Anomaly-based intrusion detection leveraging optimized firewall log analysis: a real-time machine learning solution
10.11591/ijece.v15i5.pp4785-4802
Tran Cong Hung
,
Dam Minh Linh
,
Han Minh Chau
,
Ngo Xuan Thoai
,
Thai Duc Phuong
,
Huynh De Thu
Firewall logs play a vital role in cybersecurity by recording network traffic and flagging potential threats. This study evaluates five machine learning algorithms-decision tree (DT), random forest (RF), extra trees (ET), CatBoost (CB), and AdaBoost (AB)-on a dataset of 65,532 firewall log entries.
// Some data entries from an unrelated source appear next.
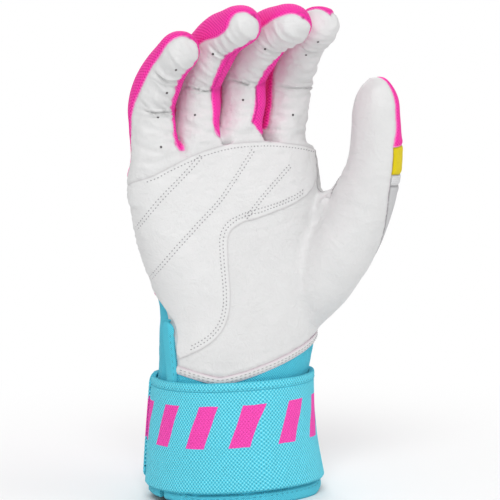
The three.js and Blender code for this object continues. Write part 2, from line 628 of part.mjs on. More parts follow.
function patchPiece(rows, columns, outerShares, innerShares) {
  const outer = smoothOutline(outerShares);
  const inner = smoothOutline(innerShares);
  return thinPiece(rows, columns, (u, v, side) => {
    const spot = outer.getPoint(v).lerp(inner.getPoint(v), u);
    const angle = spot.x * HALF_TURN;
    const height = lerp(hemHeight(angle), bodyTop(angle), spot.y);
    return handPoint(angle, height, side * PATCH_THICK - PATCH_THICK - 2 * SEAM_GAP);
  });
}
const patch = toManifold(patchPiece(8, 30, PATCH_OUTER_SHARES, PATCH_INNER_SHARES));
add('palm_patch', toGeometry(patch.subtract(thumbClear)), leatherPaint());
const gusset = toManifold(patchPiece(3, 5, GUSSET_OUTER_SHARES, GUSSET_INNER_SHARES));
add('thumb_web_gusset', toGeometry(gusset.subtract(thumbClear)), paint('#d5d5d5', 0.6));

// Hem, cuff and bindings
const besideBinding = fromSlit(SLIT_HALF_GAP + SLIT_BINDING_WIDTH + SEAM_GAP);
const slitFront = fromSlit(SLIT_HALF_GAP);
const slitBack = 2 * HALF_TURN + fromSlit(-SLIT_HALF_GAP);
const rimTop = (angle) => rimHeight(angle) + RIM_BAND;
add('palm_hem', handPiece({
  rows: 1, columns: 24, outward: BINDING_RAISE, thick: LEATHER_THICK + BINDING_RAISE,
  from: constant(besideBinding), to: constant(RADIAL_SEAM - seamShift),
  low: (angle) => hemHeight(angle) - SEAM_GAP - HEM_WIDTH, high: (angle) => hemHeight(angle) - SEAM_GAP,
}), leatherPaint());
add('cuff', handPiece({
  rows: 8, columns: 44, thick: CUFF_THICK,
  from: constant(besideBinding), to: constant(slitBack - seamShift),
  low: (angle) => rimTop(angle) + SEAM_GAP,
  high: (angle) => hemHeight(angle) - 2 * SEAM_GAP
    - HEM_WIDTH * (1 - smoothstep(angle, RADIAL_SEAM, 2 * RADIAL_SEAM)),
}), cuffPaint());
add('rim_binding', handPiece({
  rows: 2, columns: 48, outward: BINDING_RAISE, thick: CUFF_THICK + 2 * BINDING_RAISE,
  from: constant(slitFront), to: constant(slitBack), low: rimHeight, high: rimTop,
}), cuffPaint());
add('slit_binding', handPiece({
  rows: 12, columns: 4, outward: BINDING_RAISE, thick: CUFF_THICK + BINDING_RAISE,
  from: constant(slitFront), to: constant(fromSlit(SLIT_HALF_GAP + SLIT_BINDING_WIDTH)),
  low: (angle) => rimTop(angle) + SEAM_GAP,
  high: (angle) => {
    const off = (angle - slitFront) * WRIST_HALF_WIDTH - SLIT_BINDING_WIDTH / 2;
    const across = clamp(off / (SLIT_BINDING_WIDTH / 2), -1, 1);
    return SLIT_TOP - (SLIT_BINDING_WIDTH / 2) * (1 - Math.sqrt(1 - across * across));
  },
}), cuffPaint());

// Wrist strap: the sewn length with its hem, and the tab that peels off its field of loops
const strapOut = BINDING_RAISE + SEAM_GAP + STRAP_THICK;
const loopOut = SEAM_GAP + LOOP_THICK;
const hookOut = loopOut + SEAM_GAP + HOOK_THICK;
const tabOut = hookOut + SEAM_GAP + STRAP_THICK;
const hemLow = STRAP_TOP - STRAP_HEM;
const foldShift = SEAM_GAP / 2 / WAIST_HALF_DEPTH;
const marginTurn = FIELD_MARGIN / WAIST_HALF_DEPTH;
add('wrist_strap', handPiece({
  rows: 3, columns: 40, outward: strapOut, thick: STRAP_THICK,
  from: constant(STRAP_START), to: constant(STRAP_FOLD - foldShift),
  low: constant(STRAP_BOTTOM), high: constant(hemLow - SEAM_GAP),
}), cuffPaint());
add('strap_hem', handPiece({
  rows: 1, columns: 40, outward: strapOut + SEAM_GAP, thick: STRAP_THICK + SEAM_GAP,
  from: constant(STRAP_START), to: constant(STRAP_FOLD - foldShift),
  low: constant(hemLow), high: constant(STRAP_TOP),
}), cuffPaint());
const roundEnd = (angle) => {
  const share = clamp((angle - TAB_END + 2 * marginTurn) / (2 * marginTurn), 0, 1);
  return 2 * FIELD_MARGIN * (1 - Math.sqrt(1 - share * share));
};
add('strap_tab', handPiece({
  rows: 4, columns: 14, outward: tabOut, thick: STRAP_THICK,
  from: constant(STRAP_FOLD + foldShift), to: constant(TAB_END),
  low: (angle) => STRAP_BOTTOM + roundEnd(angle), high: (angle) => STRAP_TOP - roundEnd(angle),
}), cuffPaint());
const field = (outward, thick) => handPiece({
  rows: 3, columns: 10, outward, thick,
  from: constant(STRAP_FOLD + marginTurn), to: constant(TAB_END - 2 * marginTurn),
  low: constant(STRAP_BOTTOM + FIELD_MARGIN), high: constant(STRAP_TOP - FIELD_MARGIN),
});
add('loop_field', field(loopOut, LOOP_THICK), paint('#3ba2b5', 0.95));
add('hook_field', field(hookOut, HOOK_THICK), paint('#3ba2b5', 0.9));

// The origin is the middle of the foot of the glove's box
const box = new THREE.Box3().setFromObject(group);
const middle = box.getCenter(new THREE.Vector3());
for (const mesh of group.children) mesh.geometry.translate(-middle.x, -middle.y, -box.min.z);

export default group;
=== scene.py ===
import json
import math

import bmesh
import bpy
import numpy as np
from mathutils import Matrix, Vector, noise
from mathutils.bvhtree import BVHTree
from mathutils.kdtree import KDTree


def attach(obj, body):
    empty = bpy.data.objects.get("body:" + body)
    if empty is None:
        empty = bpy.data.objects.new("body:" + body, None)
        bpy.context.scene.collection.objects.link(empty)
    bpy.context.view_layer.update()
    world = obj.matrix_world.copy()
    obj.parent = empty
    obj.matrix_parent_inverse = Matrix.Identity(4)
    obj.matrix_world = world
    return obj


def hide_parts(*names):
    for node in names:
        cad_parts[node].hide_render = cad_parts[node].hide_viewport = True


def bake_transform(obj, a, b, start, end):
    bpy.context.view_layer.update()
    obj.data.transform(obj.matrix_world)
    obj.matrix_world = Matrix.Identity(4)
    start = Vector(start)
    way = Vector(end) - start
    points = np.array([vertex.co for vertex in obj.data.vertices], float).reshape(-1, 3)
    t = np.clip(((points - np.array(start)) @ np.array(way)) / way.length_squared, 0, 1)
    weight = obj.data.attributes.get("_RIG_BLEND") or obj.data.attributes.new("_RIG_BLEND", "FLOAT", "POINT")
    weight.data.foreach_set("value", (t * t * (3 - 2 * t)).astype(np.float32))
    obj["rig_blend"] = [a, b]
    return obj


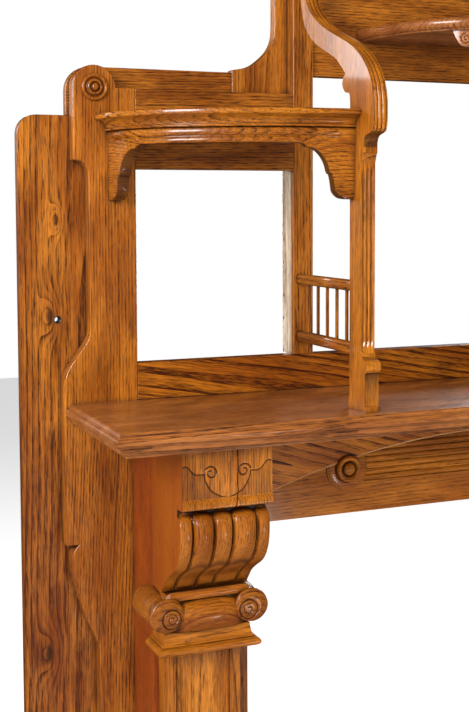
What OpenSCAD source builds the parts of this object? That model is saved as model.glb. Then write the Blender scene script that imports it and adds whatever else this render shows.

Models were assessed using accuracy, precision, recall, training/prediction time, and Pearson correlation for feature selection, across multiple train-test splits. The DT model achieved the best performance, reaching 99.45% test accuracy, 97.457% precision, and 93.389% recall at a 7:3 split, along with the fastest training time (0.20642s). We propose real-time flow-level intrusion detection (RT-FLID), novel, lightweight, real-time intrusion detection system that leverages multithreaded processing and flow-level analysis to boost detection speed and scalability. Unlike existing approaches that rely heavily on deep packet inspection or computationally intensive processing, RT-FLID requires minimal resources while maintaining high detection accuracy. The architecture efficiently handles large traffic volumes and dynamically identifies anomalies such as distributed denial-of-service (DDoS) and port scans. Validated on real-world logs, the system maintained high accuracy in critical classes like “deny” and “reset-both.” These findings highlight RT-FLID’s novelty and practical advantages, demonstrating its potential for deployment in high-throughput, low-latency network environments.